MATERIAL PROVIDED —
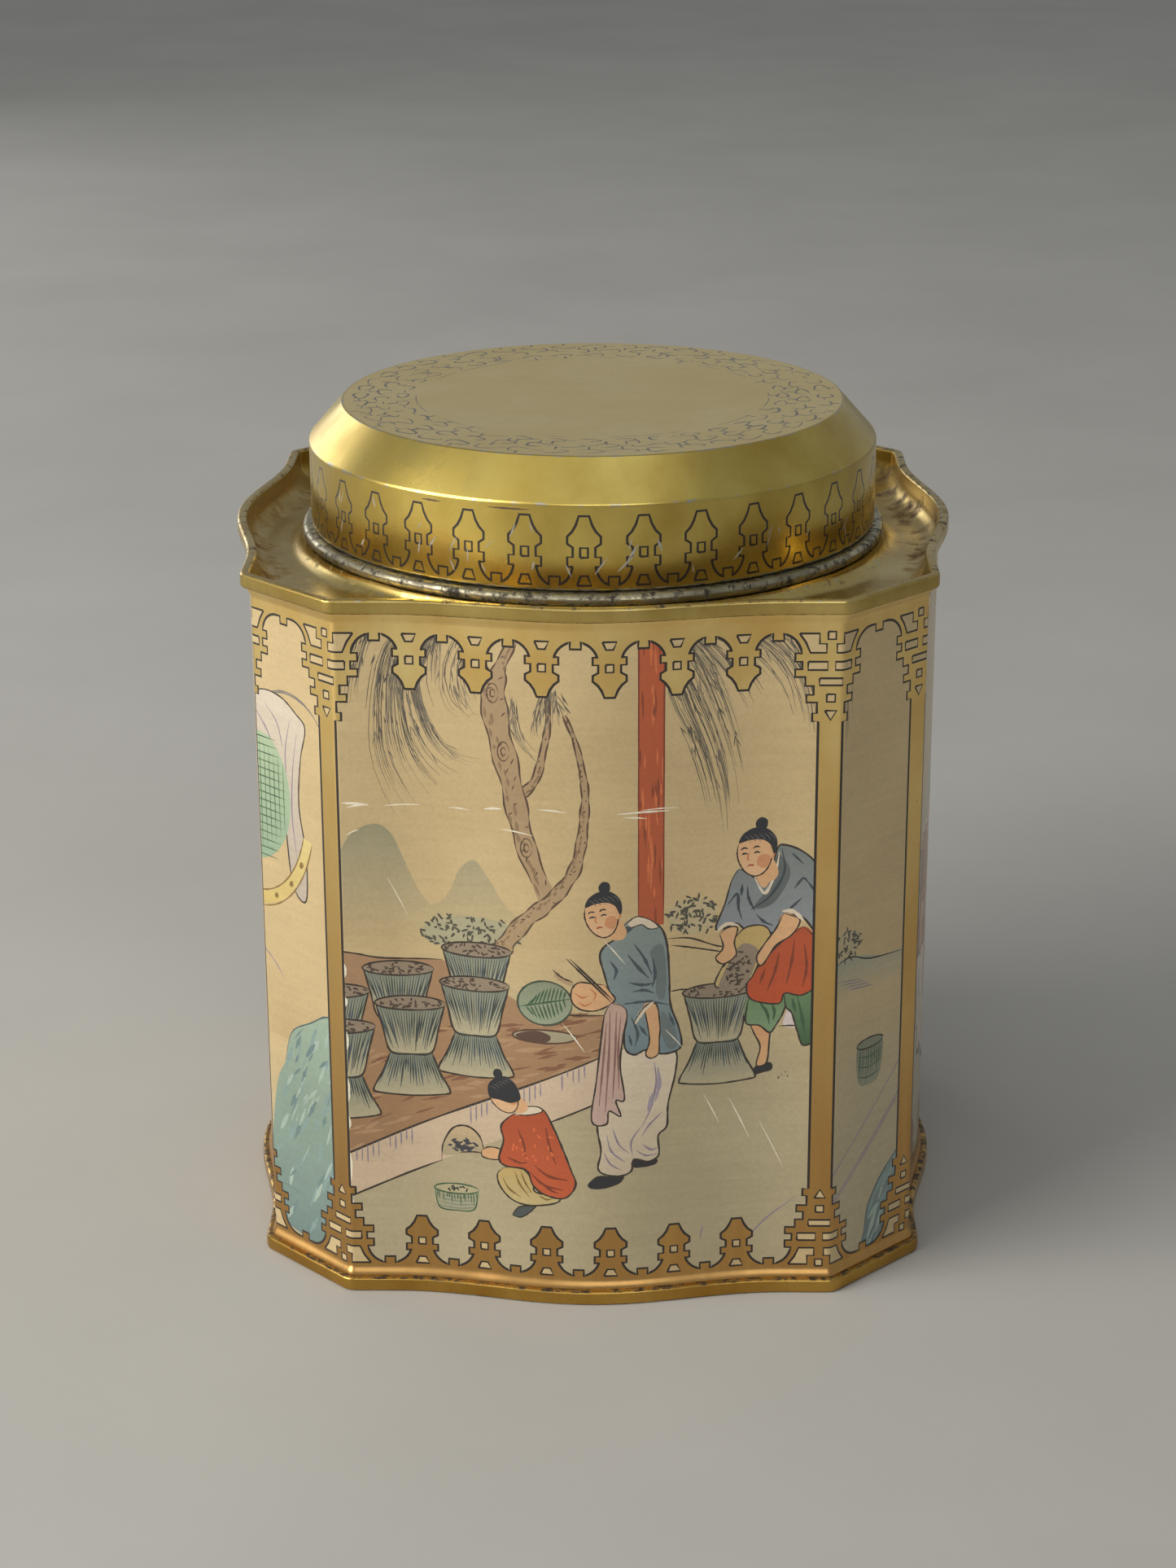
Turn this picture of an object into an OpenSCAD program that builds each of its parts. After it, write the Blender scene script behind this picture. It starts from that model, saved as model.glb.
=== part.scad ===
// Tea caddy of sheet metal: bowed sides, cut-off corners, sunk top, round slip lid.
// Millimetres, +Z up, front towards -Y. The origin is the middle of the footprint,
// on the surface that the caddy stands on.
//
// Each piece is a folded sheet, drawn as a path along one of its faces, with the
// sheet's thickness on the right-hand side of the path. In the body's pieces a path
// runs through [inset, height], where inset is the distance in from the outside of
// the seams. In the round pieces it runs through [radius, height].

/* [Body] */
// Half of the distance between opposite seams, where the sides are straight
seam_half = 55; // [53:0.5:60]
// Distance from the middle of a side to its corner
corner_from_mid = 40; // [39:0.5:42]
// How far each side bows out at its middle
side_bow = 4.6; // [3:0.1:6]
// Half of the width of the bowed stretch of a side
bow_half_width = 31.8; // [28:0.1:32.5]
// Radius of the eight upright corners, outside the seams
corner_round = 3; // [2.4:0.1:4]
// Height of the body to the top of its upper seam
body_height = 118.5; // [90:0.5:150]
// How far the walls stand back from the outside of the seams
wall_inset = 1.6; // [1.4:0.1:2]
// Height over which a wall flares out to meet a seam
flare_height = 1.8; // [1:0.1:3]

/* [Sheet metal] */
// Thickness of every sheet
sheet = 0.3; // [0.26:0.01:0.32]
// Play between layers of sheet that are folded or pressed together
fold_play = 0.03; // [0.02:0.01:0.04]
// Height of the two folded seams
seam_height = 2.4; // [2.3:0.1:3]
// Radius of the rounded edges of a seam
seam_round = 0.5; // [0.4:0.05:0.6]

/* [Top and bottom ends] */
// Depth of the sunk top below the upper seam
top_depth = 5.3; // [5:0.1:6]
// Radius of the bend between the sunk top's wall and its floor
top_bend = 3.5; // [2.5:0.1:3.5]
// Radius at which the sunk top starts to rise towards the neck
rise_radius = 52; // [51.5:0.1:52.5]
// Radius of the hole in the sunk top
hole_radius = 47.8; // [47.7:0.1:48]
// Height of the bottom end's floor above the table
bottom_depth = 3.6; // [3.4:0.1:4.5]
// Radius of the bend between the bottom end's wall and its floor
bottom_bend = 2.4; // [1.5:0.1:2.5]
// Distance from the seam to the raised panel of the bottom end
panel_inset = 9; // [6:0.5:9]
// Height of the raised panel
panel_rise = 0.8; // [0.4:0.1:1.2]

/* [Neck] */
// Outside radius of the neck that the lid slips over
neck_radius = 46.1; // [45.5:0.1:46.1]
// Height of the neck above the middle of its bead
neck_height = 14; // [12:0.5:14.5]
// Radius of the rolled mouth of the neck
mouth_round = 0.8; // [0.7:0.05:1]
// Outside radius of the bead at the foot of the neck
bead_radius = 48.7; // [48.5:0.1:49]
// Half of the height of the bead
bead_round = 1; // [0.9:0.05:1]
// Depth of the middle of the bead below the top of the upper seam
bead_depth = 2.1; // [1.9:0.1:2.4]

/* [Lid] */
// Outside radius of the lid's skirt
lid_radius = 47.2; // [47.2:0.1:47.4]
// Radius of the lid's flat top
lid_top_radius = 41.6; // [38:0.2:44]
// Height of the skirt, from its lower edge to the shoulder
skirt_height = 13.8; // [13:0.1:16]
// Height of the sloping shoulder
shoulder_height = 6.3; // [3:0.1:9]
// Radius of the edge around the flat top
top_edge_round = 0.5; // [0.4:0.1:1]
// Radius of the edge between shoulder and skirt
shoulder_round = 0.9; // [0.5:0.1:1.2]
// Play between the neck and the rolled edge of the lid
lid_play = 0.07; // [0.04:0.01:0.09]
// Gap between the lid's lower edge and the bead
lid_gap = 0.2; // [0.15:0.05:0.4]

/* [Hidden] */
$fn = 128;

// How many straight steps stand for each curve of the body and of its folds
bow_steps = 12;
corner_steps = 2;
cut_steps = 3;
bend_steps = 3;
roll_steps = 8;

// Insets and heights of the layers in a seam. The wrap's fold stays clear of the seam's
// rounded edges, and hook_gap is the gap past the end of a hook.
layer = sheet + fold_play;
body_hook_inset = 2 * layer - fold_play;
end_hook_inset = 3 * layer - fold_play;
body_wall_inset = 3 * layer;
end_wall_inset = 5 * layer - fold_play;
body_fold = seam_round + sheet + fold_play;
hook_gap = 0.1;

// Heights of the neck and the lid
bead_z = body_height - bead_depth;
ledge_z = bead_z - bead_round - fold_play;
neck_top = bead_z + neck_height;
lid_bottom = bead_z + bead_round + lid_gap;
shoulder_z = lid_bottom + skirt_height;
lid_top_z = shoulder_z + shoulder_height;

// ---- Paths ----

function unit(v) = v / norm(v);
function right_of(v) = [v[1], -v[0]];
function reversed(list) = [for (i = [len(list) - 1:-1:0]) list[i]];
function raised(path, height) = [for (p = path) [p[0], height + p[1]]];
function upturned(path) = [for (p = path) [p[0], -p[1]]];

// Points along an arc
function arc(centre, radius, from, to, steps) =
    [for (i = [0:steps])
        let (angle = from + (to - from) * i / steps)
        centre + radius * [cos(angle), sin(angle)]];

// The other face of a sheet whose first face follows the path
function other_face(path) =
    [for (i = [0:len(path) - 1])
        let (
            before = i > 0 ? unit(path[i] - path[i - 1]) : unit(path[1] - path[0]),
            after = i < len(path) - 1 ? unit(path[i + 1] - path[i]) : before,
            middle = unit(right_of(before) + right_of(after))
        )
        path[i] + middle * sheet / (middle * right_of(before))];

// The closed cross-section of a sheet
function section(path) = concat(path, reversed(other_face(path)));

// ---- Plan of the body ----

function bow(s) = abs(s) < bow_half_width ? side_bow * pow(cos(90 * s / bow_half_width), 2) : 0;

function turned(p, angle) =
    [p[0] * cos(angle) - p[1] * sin(angle), p[0] * sin(angle) + p[1] * cos(angle)];

// A quarter of the plan: the bowed front side, a corner, the cut, the next corner
function quarter_plan(inset) =
    let (
        radius = max(corner_round - inset, 0.4),
        half = seam_half - inset,
        straight_end = corner_from_mid - (inset + radius) * tan(22.5),
        first_corner = arc([straight_end, radius - half], radius, -90, -45, corner_steps),
        second_corner = arc([half - radius, -straight_end], radius, -45, 0, corner_steps),
        cut = second_corner[0] - first_corner[corner_steps]
    )
    concat(
        [for (i = [0:bow_steps])
            let (s = bow_half_width * (2 * i / bow_steps - 1))
            [s, -half - bow(s)]],
        first_corner,
        [for (i = [1:cut_steps - 1]) first_corner[corner_steps] + cut * i / cut_steps],
        second_corner
    );

function plan(inset) =
    [for (side = [0:3]) for (p = quarter_plan(inset)) turned(p, 90 * side)];

// Directions of the plan's points from the middle, which the round rings share
plan_angles = [for (p = plan(end_wall_inset)) atan2(p[1], p[0])];

// Rings of points that follow the plan, or a circle, for each point of a path
function plan_rings(path) = [for (at = path) [for (p = plan(at[0])) [p[0], p[1], at[1]]]];
function round_rings(path) =
    [for (at = path) [for (a = plan_angles) [at[0] * cos(a), at[0] * sin(a), at[1]]]];

// The solid whose skin joins each ring to the next. It closes on itself, or its first
// and last rings are filled from their middles.
module ring_solid(rings, closed) {
    count = len(rings[0]);
    last = (len(rings) - 1) * count;
    first_middle = last + count;
    last_middle = last + count + 1;
    skin = [
        for (r = [0:len(rings) - (closed ? 1 : 2)])
            for (i = [0:count - 1])
                let (
                    this_ring = r * count,
                    next_ring = (r + 1) % len(rings) * count,
                    next = (i + 1) % count
                )
                [this_ring + i, next_ring + i, next_ring + next, this_ring + next]
    ];
    ends = [
        for (i = [0:count - 1])
            let (next = (i + 1) % count)
            each [[i, next, first_middle], [last + next, last + i, last_middle]]
    ];
    middles = [[0, 0, rings[0][0][2]], [0, 0, rings[len(rings) - 1][0][2]]];
    points = [for (ring = rings) each ring];
    polyhedron(closed ? points : concat(points, middles), closed ? skin : concat(skin, ends));
}

// Visible face of an end's sheet, with heights counted from the face of its seam:
// from the hook hidden in the seam, round the outside, over the edge, and down the
// inside to the floor at the depth given
function end_path(depth, bend) =
    concat(
        [[end_hook_inset, -body_fold - hook_gap], [end_hook_inset, -seam_height]],
        arc([seam_round, seam_round - seam_height], seam_round, 270, 180, bend_steps - 1),
        arc([seam_round, -seam_round], seam_round, 180, 90, bend_steps),
        arc([end_wall_inset - seam_round, -seam_round], seam_round, 90, 0, bend_steps - 1),
        arc([end_wall_inset + bend, bend - depth], bend, 180, 270, bend_steps)
    );

// ---- Sub-parts ----

// The printed wrap: one sheet bent round into the walls and hooked outwards at both ends
module body_wrap() {
    lower_half = [
        [body_hook_inset, seam_height - seam_round - fold_play],
        [body_hook_inset, body_fold],
        [body_wall_inset, body_fold],
        [body_wall_inset, seam_height + hook_gap],
        [wall_inset, seam_height + flare_height]
    ];
    upper_half = raised(upturned(reversed(lower_half)), body_height);
    color("goldenrod") {
        ring_solid(plan_rings(section(concat(lower_half, upper_half))), true);
        side_lock();
    }
}

// The folded lock that joins the wrap's two ends, pressed flat inside the back wall
module side_lock() {
    width = 4;
    thickness = 2 * sheet;
    from_bow = 1;
    end_gap = seam_height + flare_height + 1;
    bite = fold_play;
    wall_face = seam_half - wall_inset - sheet + bite;
    translate([-bow_half_width - from_bow - width, wall_face - thickness, end_gap])
        cube([width, thickness, body_height - 2 * end_gap]);
}

// The bottom: a pressed sheet with a raised panel, seamed around the foot of the wrap
module bottom_end() {
    panel_slope = 1.2;
    path = concat(
        end_path(bottom_depth, bottom_bend),
        [[panel_inset, -bottom_depth], [panel_inset + panel_slope, -bottom_depth - panel_rise]]
    );
    outer_face = upturned(reversed(path));
    inner_face = upturned(other_face(path));
    color("darkgoldenrod")
        ring_solid(plan_rings(concat(outer_face, inner_face)), false);
}

// The sunk top: a pressed sheet with a round hole, seamed around the head of the wrap
module top_end() {
    floor_z = body_height - top_depth;
    ledge_radius = hole_radius + 0.9;
    walls = raised(end_path(top_depth, top_bend), body_height);
    // This stretch runs inwards, so it is drawn in negative radii
    rise = concat(
        [for (i = [0:bend_steps])
            let (angle = 90 * i / (bend_steps + 0.5))
            [
                (rise_radius - ledge_radius) * sin(angle) - rise_radius,
                floor_z + (ledge_z - floor_z) * (1 - cos(angle))
            ]],
        [[-ledge_radius, ledge_z], [-hole_radius, ledge_z]]
    );
    color("gold")
        ring_solid(
            concat(
                plan_rings(walls),
                round_rings([for (p = rise) [-p[0], p[1]]]),
                round_rings([for (p = reversed(other_face(rise))) [-p[0], p[1]]]),
                plan_rings(reversed(other_face(walls)))
            ),
            true
        );
}

// The neck: a plain ring with a mouth rolled inwards, a bead that stands on the sunk
// top, and a flange turned out below it
module neck_ring() {
    throat_radius = hole_radius - 0.1;
    flange_radius = hole_radius + 0.4;
    flange_z = ledge_z - sheet - fold_play;
    path = concat(
        arc([neck_radius - mouth_round, neck_top - mouth_round], mouth_round, 290, 0, roll_steps),
        [[neck_radius, bead_z + bead_round]],
        arc([bead_radius - bead_round, bead_z], bead_round, 90, -90, roll_steps),
        [[throat_radius, flange_z], [flange_radius, flange_z]]
    );
    color("silver")
        rotate_extrude()
            polygon(section(path));
}

// The lid: one drawn sheet with its lower edge rolled inwards
module lid() {
    slope = atan2(shoulder_height, lid_radius - lid_top_radius);
    top_tangent = top_edge_round * tan(slope / 2);
    shoulder_tangent = shoulder_round * tan((90 - slope) / 2);
    roll = (lid_radius - neck_radius - lid_play) / 2;
    path = concat(
        [[0, lid_top_z]],
        arc(
            [lid_top_radius - top_tangent, lid_top_z - top_edge_round],
            top_edge_round, 90, 90 - slope, bend_steps
        ),
        arc(
            [lid_radius - shoulder_round, shoulder_z - shoulder_tangent],
            shoulder_round, 90 - slope, 0, bend_steps
        ),
        arc([lid_radius - roll, lid_bottom + roll], roll, 0, -250, roll_steps)
    );
    color("gold")
        rotate_extrude()
            polygon(section(path));
}

body_wrap();
bottom_end();
top_end();
neck_ring();
lid();
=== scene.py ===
"""Looks of the tea caddy: its five tinplate sheets, with the print drawn by code.

Everything below is in millimetres until a mesh is made. Sizes are the driving dimensions of the CAD
part under the same names, and what the frame's boxes give. Prints are drawn flat, as painted shapes
on a sheet (p along the wall, v up from the table), cut into triangles along every painted edge, and
laid on the metal.
"""

import math

import bpy
import numpy as np
from mathutils import Matrix, Vector
from mathutils.geometry import delaunay_2d_cdt


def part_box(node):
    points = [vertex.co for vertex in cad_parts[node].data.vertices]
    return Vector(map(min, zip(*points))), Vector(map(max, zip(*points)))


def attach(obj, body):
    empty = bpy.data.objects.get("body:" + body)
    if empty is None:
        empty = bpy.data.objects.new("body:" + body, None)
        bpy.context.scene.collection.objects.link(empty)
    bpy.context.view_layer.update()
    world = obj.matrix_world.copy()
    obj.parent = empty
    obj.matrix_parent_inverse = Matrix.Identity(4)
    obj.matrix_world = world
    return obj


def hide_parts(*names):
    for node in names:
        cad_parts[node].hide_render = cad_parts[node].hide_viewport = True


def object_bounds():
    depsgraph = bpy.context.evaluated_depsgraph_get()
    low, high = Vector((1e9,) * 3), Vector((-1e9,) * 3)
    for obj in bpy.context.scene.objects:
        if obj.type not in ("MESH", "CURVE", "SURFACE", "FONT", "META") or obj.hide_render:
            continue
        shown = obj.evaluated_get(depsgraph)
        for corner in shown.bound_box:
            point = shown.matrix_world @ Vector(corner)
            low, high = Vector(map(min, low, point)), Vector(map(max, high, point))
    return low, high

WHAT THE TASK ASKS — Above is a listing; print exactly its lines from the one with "edge rolled inwards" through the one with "cad_parts[node].hide_render = cad_parts[node].hide_viewport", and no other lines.

EXPECTED ANSWER —
// The lid: one drawn sheet with its lower edge rolled inwards
module lid() {
    slope = atan2(shoulder_height, lid_radius - lid_top_radius);
    top_tangent = top_edge_round * tan(slope / 2);
    shoulder_tangent = shoulder_round * tan((90 - slope) / 2);
    roll = (lid_radius - neck_radius - lid_play) / 2;
    path = concat(
        [[0, lid_top_z]],
        arc(
            [lid_top_radius - top_tangent, lid_top_z - top_edge_round],
            top_edge_round, 90, 90 - slope, bend_steps
        ),
        arc(
            [lid_radius - shoulder_round, shoulder_z - shoulder_tangent],
            shoulder_round, 90 - slope, 0, bend_steps
        ),
        arc([lid_radius - roll, lid_bottom + roll], roll, 0, -250, roll_steps)
    );
    color("gold")
        rotate_extrude()
            polygon(section(path));
}

body_wrap();
bottom_end();
top_end();
neck_ring();
lid();
=== scene.py ===
"""Looks of the tea caddy: its five tinplate sheets, with the print drawn by code.

Everything below is in millimetres until a mesh is made. Sizes are the driving dimensions of the CAD
part under the same names, and what the frame's boxes give. Prints are drawn flat, as painted shapes
on a sheet (p along the wall, v up from the table), cut into triangles along every painted edge, and
laid on the metal.
"""

import math

import bpy
import numpy as np
from mathutils import Matrix, Vector
from mathutils.geometry import delaunay_2d_cdt


def part_box(node):
    points = [vertex.co for vertex in cad_parts[node].data.vertices]
    return Vector(map(min, zip(*points))), Vector(map(max, zip(*points)))


def attach(obj, body):
    empty = bpy.data.objects.get("body:" + body)
    if empty is None:
        empty = bpy.data.objects.new("body:" + body, None)
        bpy.context.scene.collection.objects.link(empty)
    bpy.context.view_layer.update()
    world = obj.matrix_world.copy()
    obj.parent = empty
    obj.matrix_parent_inverse = Matrix.Identity(4)
    obj.matrix_world = world
    return obj


def hide_parts(*names):
    for node in names:
        cad_parts[node].hide_render = cad_parts[node].hide_viewport = True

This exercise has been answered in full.